Source excerpt:
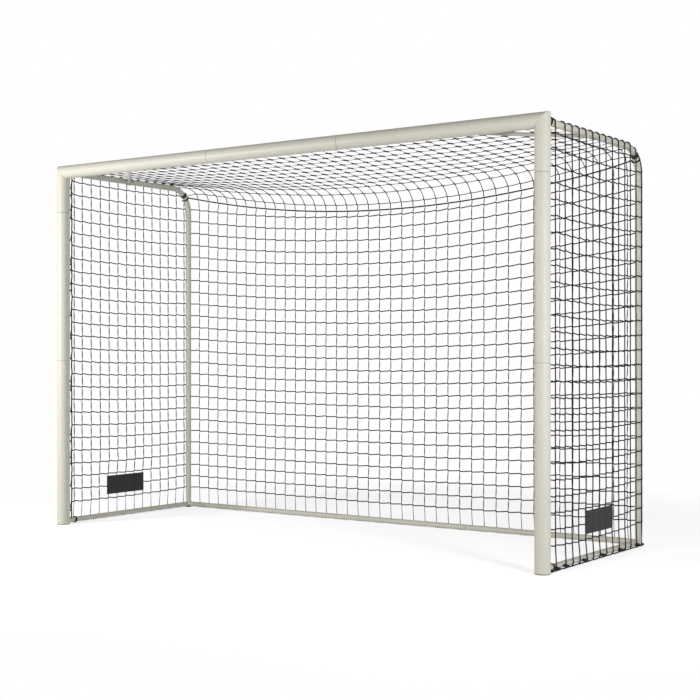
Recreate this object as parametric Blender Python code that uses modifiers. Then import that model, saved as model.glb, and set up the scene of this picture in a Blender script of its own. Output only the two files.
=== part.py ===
"""A free-standing soccer goal: a sectional tube frame, snap-button joints and a knotted net.

Metres, +Z up, X along the crossbar, the mouth facing -Y, the origin on the ground under the
middle of the goal's box. Left is the -X side.
"""

import math

import bmesh
import bpy
from mathutils import Matrix, Vector

# Overall sizes
WIDTH = 3.0                 # over the posts' outer faces
HEIGHT = 1.975              # ground to the top of the crossbar
UPRIGHT_SETBACK = 1.0635    # front of the posts to the axis of the rear uprights

# Tubes
POST_D = 0.070              # posts and crossbar
POST_WALL = 0.002
SIDE_D = 0.032              # bent side frames
SIDE_WALL = 0.0015
BEND_RADIUS = 0.140         # at the tube's axis
RAIL_D = 0.028              # rails along the ground
RAIL_WALL = 0.0015
RAIL_CLEARANCE = 0.0055     # ground to the underside of the rails
BRACE_D = 0.018             # diagonals under the top net
BRACE_WALL = 0.0012

# Where the tubes are cut into sections
UPPER_SEAM_Z = 1.716
LOWER_SEAM_Z = 0.902
BAR_SEAM_X = 0.402          # either side of the crossbar's middle
REAR_SEAM_X = 0.500         # either side of the rear rail's middle

# What joins the sections
SLEEVE_LENGTH = 0.160
SLEEVE_WALL = 0.002
RAIL_SLEEVE_LENGTH = 0.120
STUB_LENGTH = 0.080         # from the post's back into a side tube or a ground rail
BUTTON_D = 0.0084
BUTTON_HOLE_D = 0.0092
BUTTON_FLANGE_D = 0.012
BUTTON_FLANGE_H = 0.0015
BUTTON_PROUD = 0.003        # above the tube
BUTTON_OFFSET = 0.040       # from the seam
BUTTON_CROWN = 0.6          # share of the button's radius under its crown
BUTTON_CHAMFER = 0.0008
LEAF_WIDTH = 0.010
LEAF_T = 0.0008
LEAF_SEAT = 0.010           # flat half length under the button and on the far wall
LEAF_REACH = 0.055          # from the button to the nose of the leaf
LEAF_NOSE = 0.0055          # radius of the nose, about

# Rear corners, braces and small parts
CORNER_LEG = 0.060          # corner's centre to the end of a rail
CORNER_SPIGOT = 0.055       # how far a spigot reaches into its tube
CORNER_BASE = 0.0005        # the collar stops this much above the legs' undersides
BRACE_REACH = 0.510         # along the crossbar and along the side tube
BRACE_DROP = 0.003          # below the axis of the crossbar
SADDLE_LENGTH = 0.044
SADDLE_T = 0.002
SADDLE_HALF_ANGLE = math.radians(112)
SADDLE_STEPS = 12
SADDLE_SPIGOT = 0.045
BOLT_D = 0.0056
BOLT_HOLE_D = 0.0064
BOLT_HEAD_D = 0.010
BOLT_HEAD_H = 0.003
BOLT_CHAMFER = 0.0008
BOLT_LENGTH = 0.007
SIDE_BOLT_SETBACK = 0.040   # from the back of the corner
PLUG_FLANGE_H = 0.004
PLUG_DEPTH = 0.030
PLUG_EDGE = 0.0012
REAR_FOOT_D = 0.034

# Net, rope and label patches
STRAND = 0.004
NET_HEM_Z = 0.008
SIDE_NET_GAPS = (5, 9)
REAR_NET_GAPS = (14, 9)
TOP_NET_GAPS = (14, 6)
SIDE_NET_TOP = 0.0125       # above the axis of the side tube
TOP_SAG = 0.106
TOP_SAG_POWER = 1.15
LACING_RISE = 0.0105        # the top net's front edge, above the axis of the crossbar
SHOULDER_SETBACK = 0.0635   # the top net's shoulder, ahead of the upright's axis
ROPE_D = 0.005
ROPE_SAG = 0.1566
ROPE_ANGLE = math.radians(37)   # where the rope leaves the bend, above its level radius
ROPE_POINTS = 33
ROPE_TURN_IN = 0.85         # share of the half width where the rope turns in to the bend
PATCH_SIZE = (0.300, 0.106)
PATCH_T = 0.001
PATCH_SETBACK = {-1: 0.539, 1: 0.5625}
PATCH_Z = {-1: 0.186, 1: 0.1826}

# Clearances and facets
GAP = 0.0003                # between faces that touch
POST_SIDES = 24
SIDE_SIDES = 16
SMALL_SIDES = 12
BEND_STEPS = 7
CHORD_MARGIN = 0.0009       # the rear net's straight edge pieces stay under the curved rope

# Places worked out from the sizes above
POST_R = POST_D / 2
SIDE_R = SIDE_D / 2
RAIL_R = RAIL_D / 2
DEPTH = UPRIGHT_SETBACK + SIDE_R + GAP + ROPE_D
FRONT_Y = -DEPTH / 2
POST_X = WIDTH / 2 - POST_R
POST_Y = FRONT_Y + POST_R
BAR_Z = HEIGHT - POST_R
UPRIGHT_Y = FRONT_Y + UPRIGHT_SETBACK
BEND_Y = UPRIGHT_Y - BEND_RADIUS
BEND_Z = BAR_Z - BEND_RADIUS
RAIL_Z = RAIL_CLEARANCE + RAIL_R
COLLAR_TOP = RAIL_Z + RAIL_R + CORNER_BASE
NET_X = POST_X + SIDE_R + GAP + STRAND / 2
NAMES = {-1: "left", 1: "right"}


def bore_flat(radius, wall, sides):
    """Distance from a tube's axis to the flats of its bore."""
    return radius * math.cos(math.pi / sides) - wall


SLEEVE_R = bore_flat(POST_R, POST_WALL, POST_SIDES) - GAP
SLEEVE_BORE = bore_flat(SLEEVE_R, SLEEVE_WALL, POST_SIDES)
SIDE_STUB_R = bore_flat(SIDE_R, SIDE_WALL, SIDE_SIDES) - GAP
RAIL_STUB_R = bore_flat(RAIL_R, RAIL_WALL, SIDE_SIDES) - GAP
BRACE_SPIGOT_R = bore_flat(BRACE_D / 2, BRACE_WALL, SMALL_SIDES) - GAP
FLANGE_TOP = math.sqrt(SLEEVE_BORE ** 2 - (BUTTON_FLANGE_D / 2) ** 2) - GAP


# Scene, groups and materials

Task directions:
Reproduce the data in full, exactly as presented.

Solution for this task:
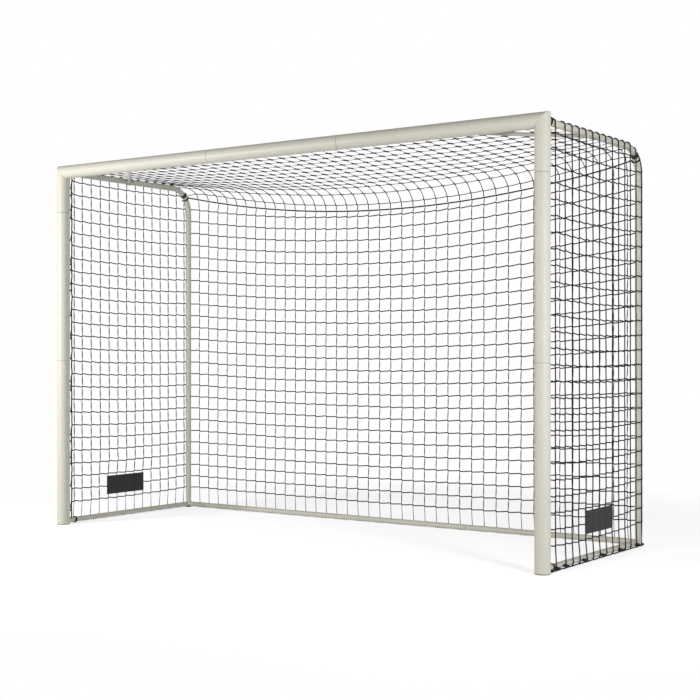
Recreate this object as parametric Blender Python code that uses modifiers. Then import that model, saved as model.glb, and set up the scene of this picture in a Blender script of its own. Output only the two files.
=== part.py ===
"""A free-standing soccer goal: a sectional tube frame, snap-button joints and a knotted net.

Metres, +Z up, X along the crossbar, the mouth facing -Y, the origin on the ground under the
middle of the goal's box. Left is the -X side.
"""

import math

import bmesh
import bpy
from mathutils import Matrix, Vector

# Overall sizes
WIDTH = 3.0                 # over the posts' outer faces
HEIGHT = 1.975              # ground to the top of the crossbar
UPRIGHT_SETBACK = 1.0635    # front of the posts to the axis of the rear uprights

# Tubes
POST_D = 0.070              # posts and crossbar
POST_WALL = 0.002
SIDE_D = 0.032              # bent side frames
SIDE_WALL = 0.0015
BEND_RADIUS = 0.140         # at the tube's axis
RAIL_D = 0.028              # rails along the ground
RAIL_WALL = 0.0015
RAIL_CLEARANCE = 0.0055     # ground to the underside of the rails
BRACE_D = 0.018             # diagonals under the top net
BRACE_WALL = 0.0012

# Where the tubes are cut into sections
UPPER_SEAM_Z = 1.716
LOWER_SEAM_Z = 0.902
BAR_SEAM_X = 0.402          # either side of the crossbar's middle
REAR_SEAM_X = 0.500         # either side of the rear rail's middle

# What joins the sections
SLEEVE_LENGTH = 0.160
SLEEVE_WALL = 0.002
RAIL_SLEEVE_LENGTH = 0.120
STUB_LENGTH = 0.080         # from the post's back into a side tube or a ground rail
BUTTON_D = 0.0084
BUTTON_HOLE_D = 0.0092
BUTTON_FLANGE_D = 0.012
BUTTON_FLANGE_H = 0.0015
BUTTON_PROUD = 0.003        # above the tube
BUTTON_OFFSET = 0.040       # from the seam
BUTTON_CROWN = 0.6          # share of the button's radius under its crown
BUTTON_CHAMFER = 0.0008
LEAF_WIDTH = 0.010
LEAF_T = 0.0008
LEAF_SEAT = 0.010           # flat half length under the button and on the far wall
LEAF_REACH = 0.055          # from the button to the nose of the leaf
LEAF_NOSE = 0.0055          # radius of the nose, about

# Rear corners, braces and small parts
CORNER_LEG = 0.060          # corner's centre to the end of a rail
CORNER_SPIGOT = 0.055       # how far a spigot reaches into its tube
CORNER_BASE = 0.0005        # the collar stops this much above the legs' undersides
BRACE_REACH = 0.510         # along the crossbar and along the side tube
BRACE_DROP = 0.003          # below the axis of the crossbar
SADDLE_LENGTH = 0.044
SADDLE_T = 0.002
SADDLE_HALF_ANGLE = math.radians(112)
SADDLE_STEPS = 12
SADDLE_SPIGOT = 0.045
BOLT_D = 0.0056
BOLT_HOLE_D = 0.0064
BOLT_HEAD_D = 0.010
BOLT_HEAD_H = 0.003
BOLT_CHAMFER = 0.0008
BOLT_LENGTH = 0.007
SIDE_BOLT_SETBACK = 0.040   # from the back of the corner
PLUG_FLANGE_H = 0.004
PLUG_DEPTH = 0.030
PLUG_EDGE = 0.0012
REAR_FOOT_D = 0.034

# Net, rope and label patches
STRAND = 0.004
NET_HEM_Z = 0.008
SIDE_NET_GAPS = (5, 9)
REAR_NET_GAPS = (14, 9)
TOP_NET_GAPS = (14, 6)
SIDE_NET_TOP = 0.0125       # above the axis of the side tube
TOP_SAG = 0.106
TOP_SAG_POWER = 1.15
LACING_RISE = 0.0105        # the top net's front edge, above the axis of the crossbar
SHOULDER_SETBACK = 0.0635   # the top net's shoulder, ahead of the upright's axis
ROPE_D = 0.005
ROPE_SAG = 0.1566
ROPE_ANGLE = math.radians(37)   # where the rope leaves the bend, above its level radius
ROPE_POINTS = 33
ROPE_TURN_IN = 0.85         # share of the half width where the rope turns in to the bend
PATCH_SIZE = (0.300, 0.106)
PATCH_T = 0.001
PATCH_SETBACK = {-1: 0.539, 1: 0.5625}
PATCH_Z = {-1: 0.186, 1: 0.1826}

# Clearances and facets
GAP = 0.0003                # between faces that touch
POST_SIDES = 24
SIDE_SIDES = 16
SMALL_SIDES = 12
BEND_STEPS = 7
CHORD_MARGIN = 0.0009       # the rear net's straight edge pieces stay under the curved rope

# Places worked out from the sizes above
POST_R = POST_D / 2
SIDE_R = SIDE_D / 2
RAIL_R = RAIL_D / 2
DEPTH = UPRIGHT_SETBACK + SIDE_R + GAP + ROPE_D
FRONT_Y = -DEPTH / 2
POST_X = WIDTH / 2 - POST_R
POST_Y = FRONT_Y + POST_R
BAR_Z = HEIGHT - POST_R
UPRIGHT_Y = FRONT_Y + UPRIGHT_SETBACK
BEND_Y = UPRIGHT_Y - BEND_RADIUS
BEND_Z = BAR_Z - BEND_RADIUS
RAIL_Z = RAIL_CLEARANCE + RAIL_R
COLLAR_TOP = RAIL_Z + RAIL_R + CORNER_BASE
NET_X = POST_X + SIDE_R + GAP + STRAND / 2
NAMES = {-1: "left", 1: "right"}


def bore_flat(radius, wall, sides):
    """Distance from a tube's axis to the flats of its bore."""
    return radius * math.cos(math.pi / sides) - wall


SLEEVE_R = bore_flat(POST_R, POST_WALL, POST_SIDES) - GAP
SLEEVE_BORE = bore_flat(SLEEVE_R, SLEEVE_WALL, POST_SIDES)
SIDE_STUB_R = bore_flat(SIDE_R, SIDE_WALL, SIDE_SIDES) - GAP
RAIL_STUB_R = bore_flat(RAIL_R, RAIL_WALL, SIDE_SIDES) - GAP
BRACE_SPIGOT_R = bore_flat(BRACE_D / 2, BRACE_WALL, SMALL_SIDES) - GAP
FLANGE_TOP = math.sqrt(SLEEVE_BORE ** 2 - (BUTTON_FLANGE_D / 2) ** 2) - GAP


# Scene, groups and materials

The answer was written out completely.